LE SEZIONI PD PERDONO IL CONTROLLO DEL VOTO: UNO E’ ISCRITTO, DIECI NO
SONO MOLTI GLI ESTERNI NELLE REGIONI ROSSE: L’ANALISI DELL’ISTITUTO CATTANEO
«Portate dieci persone a votare». L’appello Matteo Renzi l’aveva lanciato in tv, quando si temeva un flop dell’affluenza e il calo della partecipazione al voto dei circoli di novembre non incoraggiava.
Curiosa coincidenza: rispetto ai 297 mila tesserati che hanno partecipato alla fase del congresso riservata agli iscritti, ai gazebo sono stati 2,9 milioni a mettersi in fila e votare per la segreteria del Pd.
Dieci volte tanto, appunto: dieci partecipanti alle primarie per ogni iscritto.
Ma al di là della coincidenza, questo dato ha un significato: uno scarto così marcato indica «l’esistenza, intorno al partito, di un’area di elettorato di opinione in grado di mobilitarsi autonomamente, per adesione alle procedure partecipative delle primarie o per la simpatia e l’apprezzamento per un candidato», indica l’analisi di Piergiorgio Corbetta e Rinaldo Vignati dell’Istituto Cattaneo.
È il bacino di quel partito che è stato definito «aperto», «liquido», «leggero».
Elettori più autonomi e meno fedeli alla linea: «Non interessati alla militanza tradizionale, nè inquadrati nelle strutture di partito. E al partito non danno una delega in bianco, come una volta», spiega Vignati.
Viene meno la capacità di controllo: «Non seguono certo le indicazioni del segretario. Ma milioni di elettori alle primarie sono certo una risorsa».
E questa è la sfida del Pd: se si svuota l’arsenale dei militanti, bisogna pensare a riempire in altro modo il granaio dei voti. E fondamentale sarà mobilitare questo «di più» che sta intorno al partito.
Se il rapporto di 10 a 1 è già significativo, risulta ancora più elevato nelle regioni del Nord e in quelle cosiddette rosse: in Lombardia i partecipanti alle primarie sono stati 18 volte gli iscritti al voto nei circoli; in Piemonte 17.
In Emilia-Romagna 15 e in Toscana 13. Al Sud, al contrario, questo voto di opinione è risultato molto più ridotto (4 in Sicilia, 5 in Campania)
Ed è soprattutto nelle regioni rosse che elettori e militanti sono meno allineati.
Si pensi al successo di Renzi in Emilia-Romagna (71%) dove al voto dei circoli aveva vinto Cuperlo, oltre il 50% a Bologna.

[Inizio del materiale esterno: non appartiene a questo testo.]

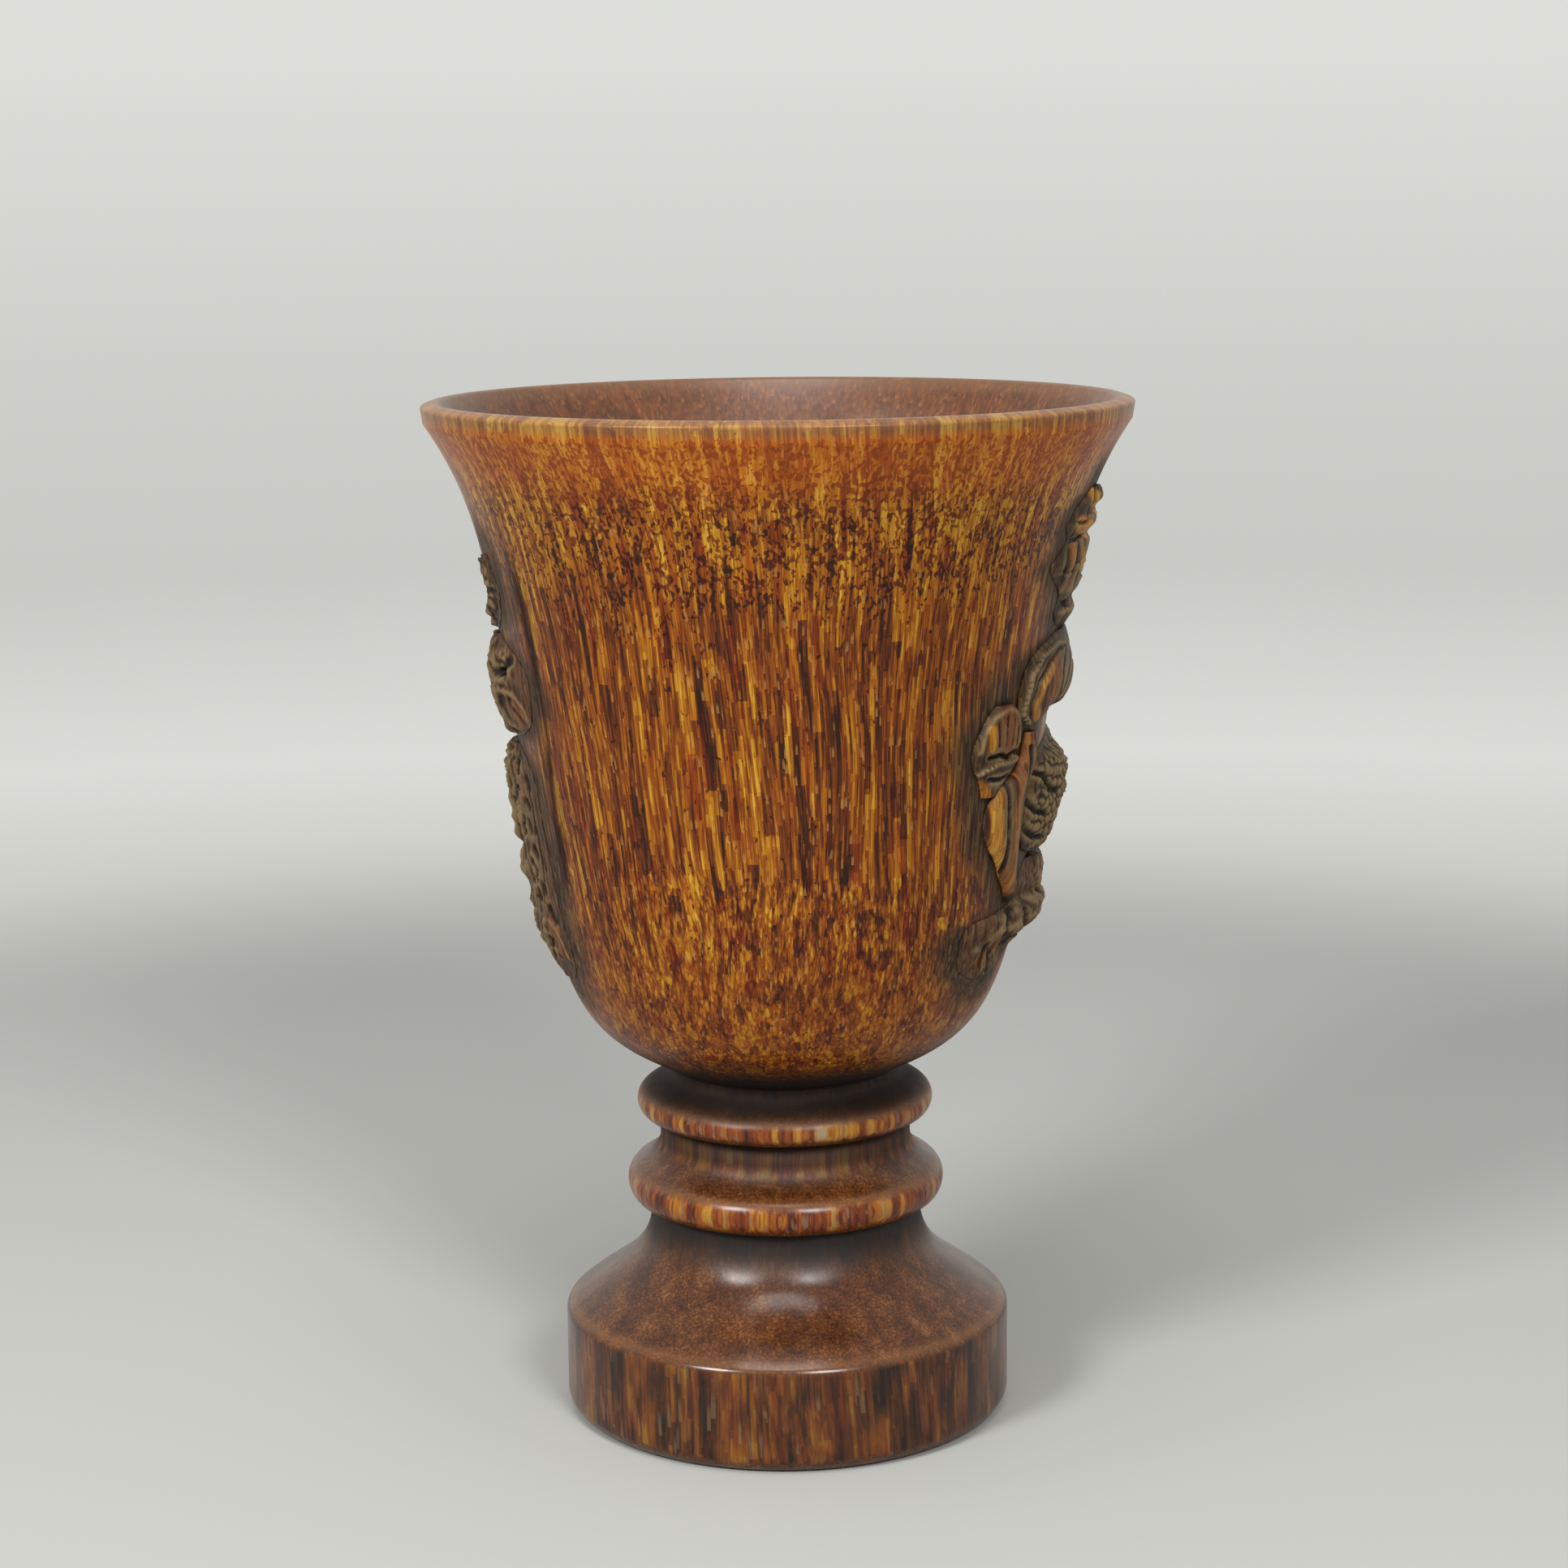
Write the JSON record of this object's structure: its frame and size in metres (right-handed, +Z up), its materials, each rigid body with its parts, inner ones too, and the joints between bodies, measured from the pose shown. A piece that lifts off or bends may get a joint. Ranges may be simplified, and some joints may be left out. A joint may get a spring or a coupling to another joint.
{
  "type": "footed drinking cup",
  "caption": "Footed drinking cup of turned, polished horn: a flared bowl with carved plants and rocks on two sides, two turned rings and a heavy round foot.",
  "frame": {"origin": "centre of the foot's underside, on the surface that the cup stands on", "axes": "+Z up along the turning axis, +X to the side with the jointed stalk and the capped fungus, -Y towards the viewer"},
  "size_m": [0.09, 0.09, 0.1324],
  "materials": {
    "horn_bowl": "polished horn with fine upright streaks",
    "horn_turned": "polished dark horn",
    "horn_relief": "carved horn with dulled hollows"
  },
  "bodies": {
    "root": {"foot": "horn_turned", "lower_knop": "horn_turned", "upper_knop": "horn_turned", "bowl": "horn_bowl", "bamboo_stalk": "horn_relief", "fungus_cap": "horn_relief", "side_leaf": "horn_relief", "long_leaf": "horn_relief", "pine_trunk": "horn_relief", "pine_needles": "horn_relief", "rock_ledge": "horn_relief", "plum_twig": "horn_relief", "plum_spray": "horn_relief", "plum_branch": "horn_relief", "plum_blossoms": "horn_relief", "garden_rock": "horn_relief"}
  },
  "joints": []
}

In Italia tra gli iscritti Renzi ha preso il 45,3%, nelle primarie aperte il 67,8%: uno scarto di 22,5 punti percentuali.
La differenza raggiunge quota 30 punti percentuali nella fascia rossa di Umbria, Emilia-Romagna e Toscana.
È soprattutto qui che gli iscritti sono sempre meno rappresentativi della più ampia fascia di elettori e simpatizzanti
Qui dove il partito, storicamente, ha radici solide. «Pensiamo alla funzione svolta in queste regioni dal Pci negli anni 60 e 70 per i ceti popolari, nei quartieri urbani di edilizia popolare, nelle città industriali; agli immigrati che venivano dal Sud e che trovavano nel partito, dalle tombole per i bambini al liscio domenicale, un potente fattore di integrazione sociale», si legge nell’analisi del Cattaneo.
E si pensi, anche, ai successi elettorali che ne son seguiti. Un successo troppo grande: gli eredi del Pci, fino al Pd, ne sono rimasti vittime.
«Il partito si è chiuso in sè stesso, ha alimentato una struttura pesante, è diventato autoreferenziale».
Si è chiuso: proprio dove case del popolo e sezioni sono tuttora aperte e ancora in gran numero.
Ma i tempi cambiano e anche il militante invecchia: «Il partito non ha saputo intercettare i nuovi ceti».
E nelle regioni rosse più che chi rivendicava la tradizione delle sezioni, ha vinto chi ha portato al voto il «di più».